Il padre di Ragnedda: «Condanno mio figlio, ma lo devo ascoltare. Cinzia ce l’ho nel cuore, per me è morta mia figlia»
C’era anche Mario Ragnedda a Palau, mentre era in corso il sopralluogo degli inquirenti nella villa dell’imprenditore reo confesso. La mamma: «Ho sbagliato ad affidargli Conca Entosa»
Palau «Il nostro desiderio è che lui sia collaborativo al massimo per arrivare alla verità assoluta. Aspetto di sapere dal lavoro degli inquirenti se ci sono riscontri a quello che ha confessato. Io lo condanno, ma lui dice di essere un sopravvissuto e io devo ascoltarlo. Però, voglio sapere se sta dicendo la verità». Parole spezzate dalle lacrime quelle di Mario Ragnedda, il padre di Emanuele, l’imprenditore 41enne reo confesso dell’omicidio di Cinzia Pinna, 33 anni, uccisa il 12 settembre nella tenuta di Conca Entosa. «È una cosa incredibile – continua –. Questa ragazza io ce l’ho nel cuore. Per me è morta mia figlia. È un dolore grande. Il più grande». Poi aggiunge: «Noi siamo una famiglia perbene, tutto quello che abbiamo è frutto del nostro lavoro ed Emanuele è cresciuto con sani principi». Il padre non si è sottratto all’incontro con il figlio dietro le sbarre: «Sono già andato a trovarlo in carcere e ci ritornerò anche oggi. Il suo pensiero e il mio vanno continuamente a lei. Piangiamo insieme».

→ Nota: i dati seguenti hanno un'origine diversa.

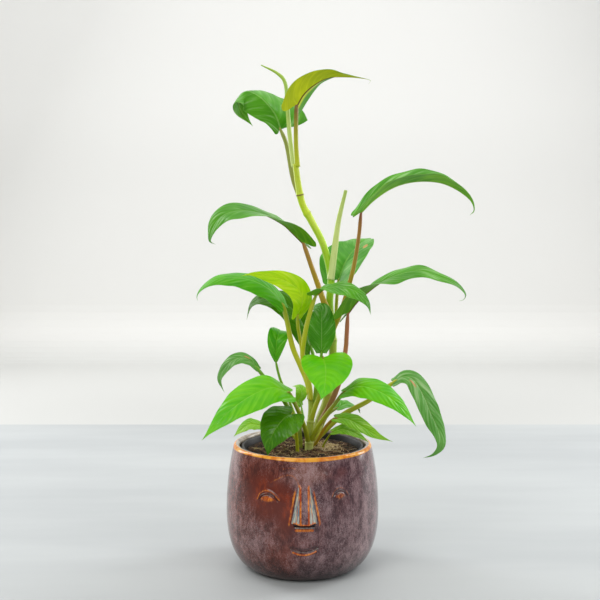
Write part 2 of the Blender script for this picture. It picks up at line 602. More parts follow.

Poco distante da lui, davanti al cancello dello stazzo che porta al luogo del delitto, c’è Nicolina Giagheddu, madre di Emanuele, che ha scelto di non vedere né parlare col figlio dopo l’arresto. «Conca Entosa è nel mio cuore, Conca Entosa era di mio padre, è per questo che sono qui. Ho creduto nel progetto di mio figlio e gliel’ho affidata. E in questo ho sbagliato. Io ho sempre dato a mio figlio libero arbitrio, che non vuole dire che sei autorizzato a uccidere, una ragazza, un bambino, un gatto, chiunque, un’anima vivente». Il dolore lascia spazio a parole dure: «Cinzia perdonami per non averti salvato – dice –. Non ti conoscevo, voglio chiederti perdono. A mio figlio non voglio dire niente: per lui non ci sono parole. Io sto piangendo prima per la famiglia di Cinzia e, poi, per mio figlio, ma prima per loro». Non nasconde di conoscere bene la deriva imboccata dal giovane negli ultimi tempi: «Più che sopra le righe, direi», commenta, ammettendo che tutti sapevano del carattere e del modo di fare da onnipotente del figlio, senza mai immaginare però un epilogo così drammatico. Non ha dubbi sulla sua scelta di non incontrarlo: «Non l’ho visto. Non ci ho parlato, non ho niente da dirgli. Solo Dio può parlarci. Immagino stia già vivendo l’inferno. E se ha fatto quello che ha fatto si merita l’inferno». Il suo pensiero corre alle donne: «Io sono la persona più fragile del mondo. Ma in questo momento devo essere forte per tutte le donne». E prima di voltarsi ancora una volta verso il cancello, chiude: «Perdonarlo? Non si possono perdonare certe cose. Non si perdonano».